Carnegie donated an estimated $300,000 to build the Beaux-Arts style library in 1899. It was officially dedicated in 1903 as the Central Public Library - designed as a “closed-stack library,” meaning books and periodicals were stored out of public reach requiring visitors to request their materials from library staff. Slowly, the 60,000 s.f. structure became too cramped to serve the community and was replaced by a more modern Martin Luther King Junior Memorial Library in 1972, leaving the Carnegie vacant for the rest of the decade. Partial renovations were made to the structure in the 1980s to fulfill the needs of the University of the District of Columbia, but in 1999 DC’s Historical Society raised $19m in attempts to convert it into a museum dedicated to the history of our fair city. The City Museum of Washington DC opened in May 2003, but the projections of how many tourists would visit proved overly optimistic - consultants not realizing that tourists were trying to get out of Shaw, not into it - and the building was overtaken by the National Music Center in 2006.

Now, efforts are being made to rejuvenate Carnegie's legacy, although the Office of Planning would not comment on how or for what purpose. Yesterday morning's presentation, largely filled with technical descriptions and design rationale, was made in front of a board of professional judges from Franck Lohsen McCrery Architects Inc. and Grenfell Architecture.

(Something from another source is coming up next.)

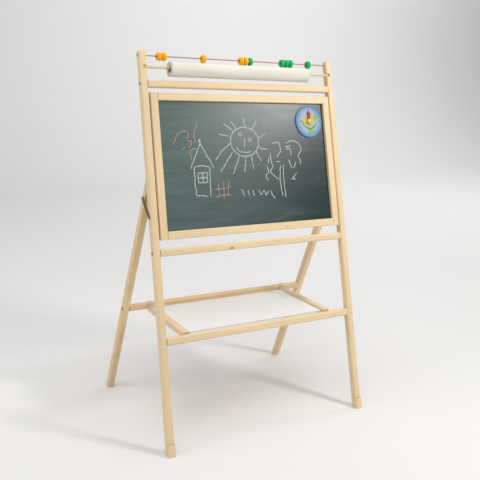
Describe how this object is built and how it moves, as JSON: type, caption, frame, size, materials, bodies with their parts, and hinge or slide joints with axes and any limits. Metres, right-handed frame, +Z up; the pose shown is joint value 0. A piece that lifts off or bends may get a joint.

The latter presentation went two hours in the office of The Historical Society of Washington DC for District residents where UND students discussed their designs, creative motivations and the economic and preservation needs that their concepts fulfill.

"The students came to this project with no agenda," said Kara Kelly, Director of Communications at the University of Notre Dame School of Architecture. "They can be objective, creative, and are not hindered by any political situation." Graduate students, untainted by the doldrums of innumerable planning, zoning and ANC meetings, are apparently what the District needs to help inject life into DC's greatest symbol of Carnegie's altruism. Apparently, the students also required some time-off from the corn fields and countryside; DC served as a wise curricular choice. "What better Classical architecture can be found than in DC?" Kelly pointed out.

Tuesday, December 11, 2007

Public Land to Go on Endangered List?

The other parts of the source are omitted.